En diciembre, ya me había dedicado a los estudios con la profundidad suficiente como para estar seguro de que cumpliría todos los requisitos del curso. La única incertidumbre que me quedaba era la cuestión financiera. Tenía que volver a escribir.

El 21 de diciembre empecé Homo Sol, concluyéndolo el 1 de enero de 1940, la víspera de mi vigésimo cumpleaños. Lo presenté a Campbell el 4 de enero, y ese día, en el despacho de éste, conocí a Theodore Sturgeon y L. Ron Hubbard, dos miembros reconocidos del grupo de escritores de Campbell. (Hubbard se ha hecho mundialmente famoso desde entonces, en cierto modo, como el iniciador del círculo de Dianética y Cienciología.)

En mi diario no hay trazas de desánimo, pero tras un año y medio de asiduos esfuerzos, sólo había logrado vender a Campbell un relato de los dieciocho que llevaba escritos. Rechazó ocho historias antes de comprar Opinión pública, y siete más desde entonces. (Dos relatos, que vendí en otra parte, no los vio y no tuvo la oportunidad de rechazarlos. Pero, de haberlos visto, no hay duda de que los hubiera rechazado.)

Un factor que contribuyó a que no me desanimara fue su persistente interés. Mientras no se cansara de leer mis relatos y aconsejarme amablemente sobre ellos, ¿cómo iba yo a cansarme de escribirlos? Pero, además, mis ocasionales ventas a otras publicaciones (hasta el momento habían sido seis) y, especialmente, la aparición de un nuevo y simpático mercado constituido por las revistas de Pohl, me ayudaron a no desalentarme.

En cuanto a Homo Sol, mi decimonoveno relato, no hubo un rechazo completo. Campbell volvió a solicitar una revisión. Tuve que corregirlo dos veces, pero no iba a convertirse en otro Fraile negro de la Llama. La segunda revisión fue satisfactoria, y el 17 de abril de 1940, recibí el segundo cheque de Campbell (y, hasta ese momento, mi séptimo cheque, en total). Lo que es más era de setenta y dos dólares, ya que la historia constaba de siete mil doscientas palabras, y fue el cheque más elevado que recibí hasta aquel día por un relato.
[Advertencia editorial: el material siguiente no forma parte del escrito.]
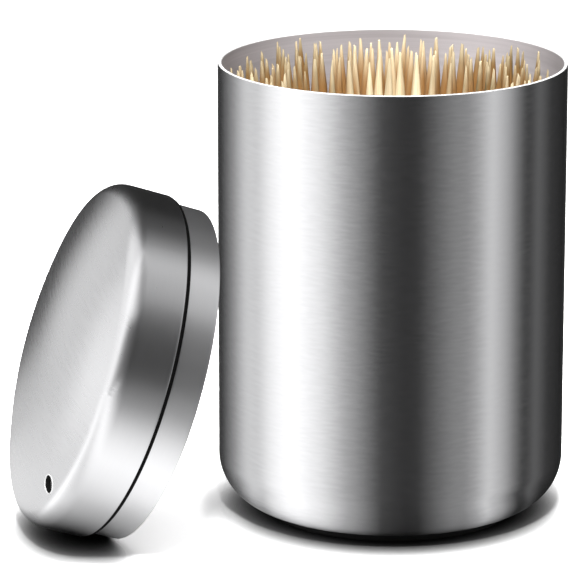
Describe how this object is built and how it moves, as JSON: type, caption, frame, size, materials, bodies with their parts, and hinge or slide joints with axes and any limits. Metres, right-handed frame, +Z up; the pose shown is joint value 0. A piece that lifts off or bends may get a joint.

Cosa extraña, lo que mejor recuerdo acerca de ese cheque es el incidente que tuvo lugar aquella tarde en la pastelería de mi padre, donde yo seguía trabajando diariamente y donde iba a permanecer durante dos años más. Un cliente se ofendió cuando me olvidé de decir «Gracias» después de su compra… un crimen que cometía con frecuencia porque, muy a menudo, trabajaba sin prestar una atención consciente, ya que estaba profundamente concentrado en los cambios de la trama, que sonaban en la profundidad de mi cerebro.

El cliente decidió reprenderme por mi evidente desatención y aparente falta de laboriosidad. «Mi hijo —dijo— ganó cincuenta dólares por su trabajo la semana pasada. ¿Qué haces tú para ganarte la vida?»

«Escribo —respondí—, y hoy he ganado esto por un relato», y le enseñé el cheque.

Fue un momento de gran satisfacción.